My plan was to spend the rest of the afternoon writing my essay, but as I should know by now days in Russia are never so simple. Dimitrii Sergeevich knocked on the classroom door and put his head round, to tell me to go to the university's international office straight after lessons. I went, where he introduced me to a student called Stepan. He would drive me to the militsiya office to obtain a spravka (official letter) to help my insurance claim for the stolen computer and phone. It was my first trip on a busy Russian road in a car - made more nerve-racking by the fact that it was an old Skoda jeep, the wet weather and that I was in the drivers' place - or so it felt being in the right hand front seat. Stepan missed the wing mirror of a BMW by literally an inch on my side, and a few people by slighly more.

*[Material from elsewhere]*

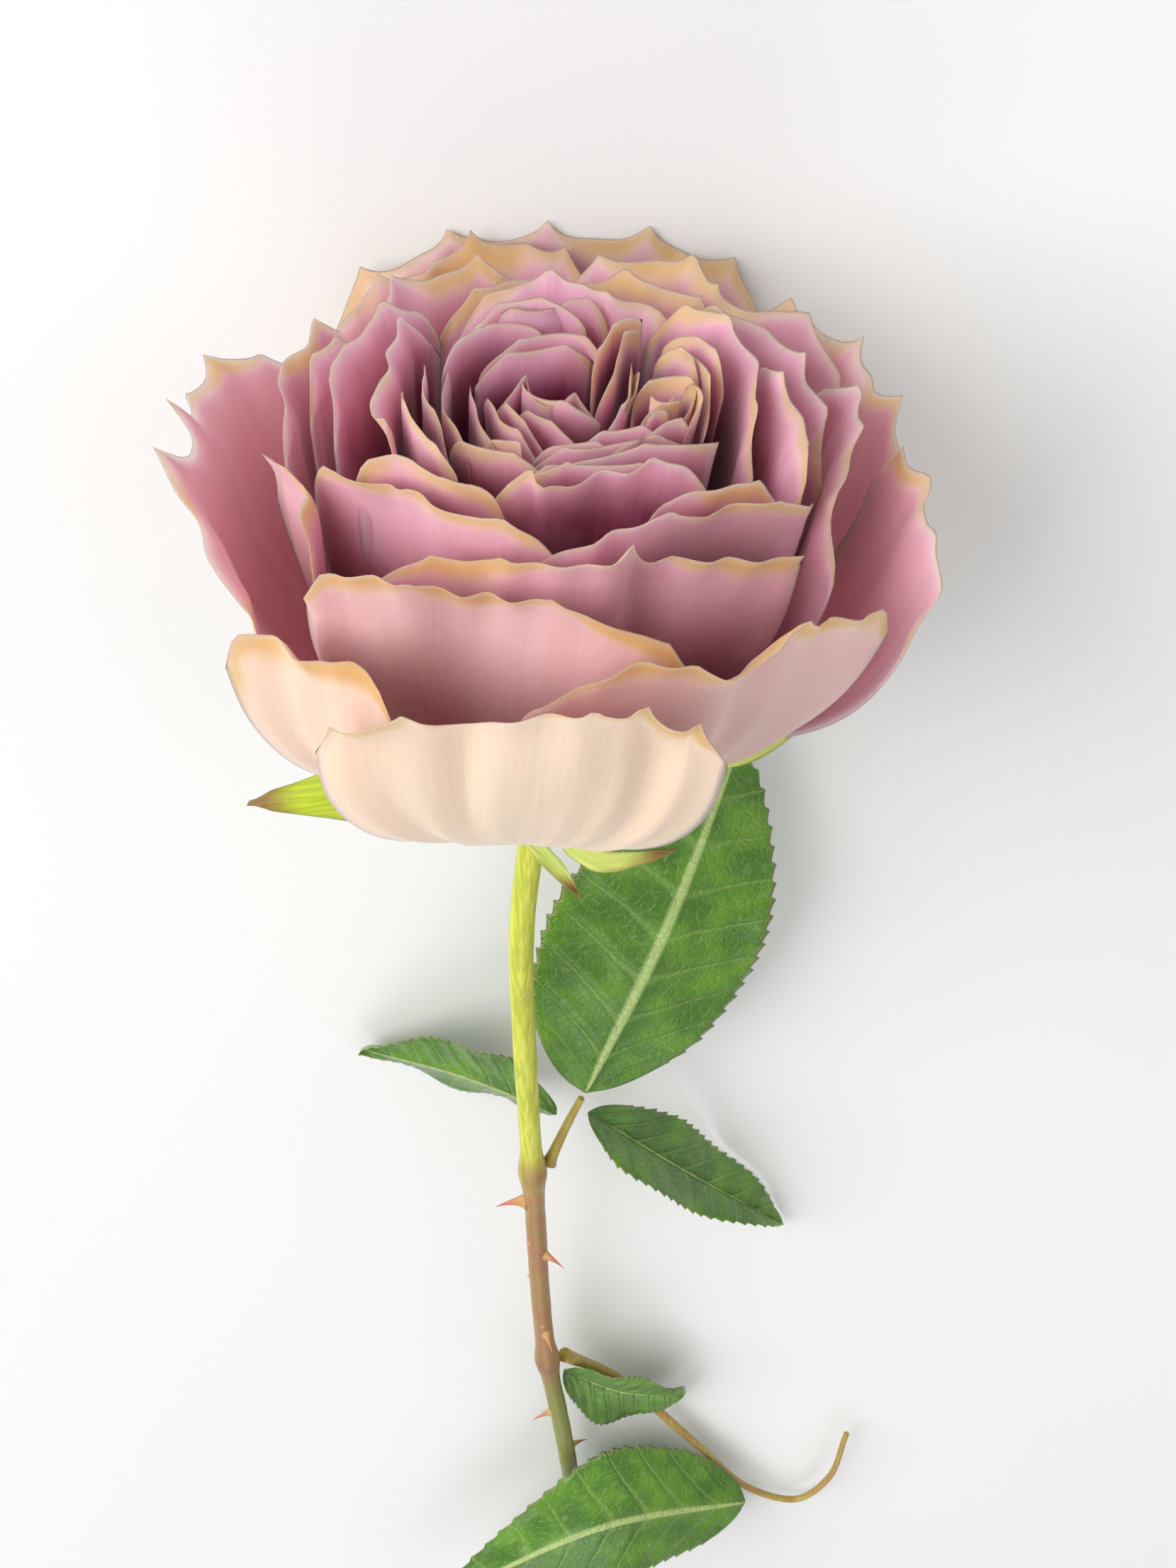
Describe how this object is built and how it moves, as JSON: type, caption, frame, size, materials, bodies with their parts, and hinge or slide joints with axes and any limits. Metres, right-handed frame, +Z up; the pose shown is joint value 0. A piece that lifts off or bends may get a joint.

The office had all the characteristics of a Soviet workplace; the brown and beige paint, the gloom, the musky smell, thin ripped carpets, reception behind metal bars. Dimitrii Sergeevich had written down that we needed to see someone called Ishenko, but we were told that no-one by that name works there. We waited, and waited, before being told to go to Mrs. Ischenko's office on the thrid floor. I will miss Russian common sense. In the meantime we talked and Stepan smoked. The window in the smoking area had been taped up so the corridor stank. I told him how the theft had happened and then how I had ended up in Tver in the first place, then what I had been doing in Yaroslavl. We were summoned to Mrs. Ischenko, a frightening looking frumpy blonde woman sat behind an old wooden desk. All I had to do was sign my name dozens of times and tell her that my statement hadn't changed. We had been speaking for about ten minutes when she said to me: "Can you read Russian too?"

I left with my spravka, which then got soaked in the rain on the way back to the jeep. Stepan dropped me off at the international office and Dimitrii Sergeevich engaged us in an enthusiastic three-way handshake to make it official that everything had been done properly. Stepan's last words to Dimitrii were "He's a good guy you know, it's a shame that something like that happened to him."

I convinced myself that I couldn't work for the rest of the evening - my jeans were wet, that's enough of an excuse - so I joined Yulia and Kseniya in the lounge and watched their favourite MTV Rossiya. With all the thinking about myself that I have been doing lately it has passed me by how much I'm going to miss living with them.